Radial basis approximation of tensor fields on manifolds: From operator estimation to manifold learning

We study the Radial Basis Function (RBF) approximation to differential operators on smooth tensor fields defined on closed Riemannian submanifolds of Euclidean space, identified by randomly sampled point cloud data. We establish the spectral convergence for the classical pointwise RBF discrete non-symmetric approximation of Laplacians. Numerically, we found that this formulation produces a very accurate estimation of leading spectra with large enough data, which leads to a computationally expensive task of solving an eigenvalue problem of not only large but also dense, non-symmetric matrix. However, when the size data is small and/or when the local tangent plane of the unknown manifold is poorly estimated, the accuracy deteriorates. Particularly, this formulation produces irrelevant eigenvalues, in the sense that they are not approximating any of the underlying Laplacian spectra. While these findings suggest that the RBF pointwise formulation may not be reliable to approximate Laplacians for manifold learning, it is still an effective method to approximate general differential operators on smooth manifolds for other applications, including solving PDEs and supervised learning.

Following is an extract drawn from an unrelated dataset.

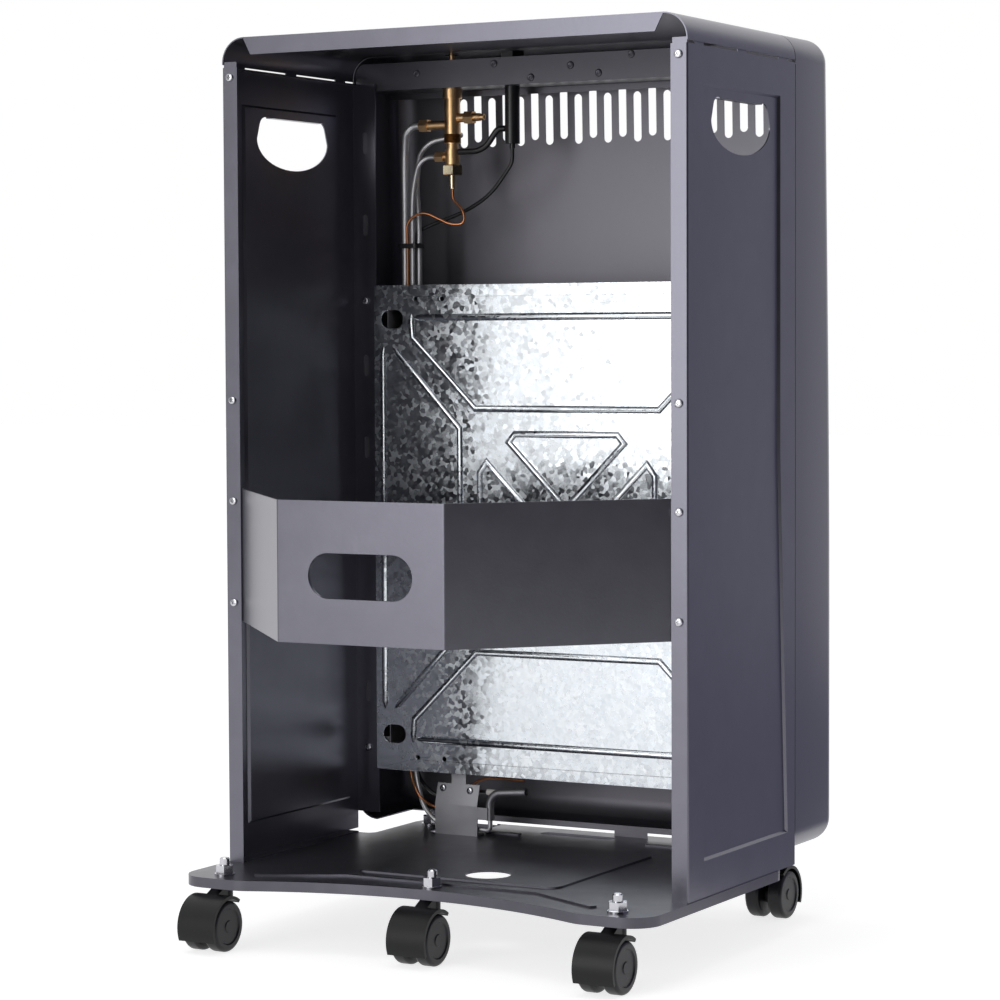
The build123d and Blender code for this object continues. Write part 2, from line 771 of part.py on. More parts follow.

When the manifolds are unknown, the error bound of the pointwise operator estimation depends on the accuracy of the approximate local tangent spaces. To improve this approximation accuracy, we develop a second-order local SVD technique for estimating local tangent spaces on the manifold that offsets the errors induced by the curvature in the classical first-order local SVD technique. For manifold learning, we introduce a symmetric RBF discrete approximation of the Laplacians induced by a weak formulation on appropriate Hilbert spaces. We establish the convergence of the eigenpairs of both the Laplace-Beltrami operator and Bochner Laplacian in the limit of large data, and provide supporting numerical examples.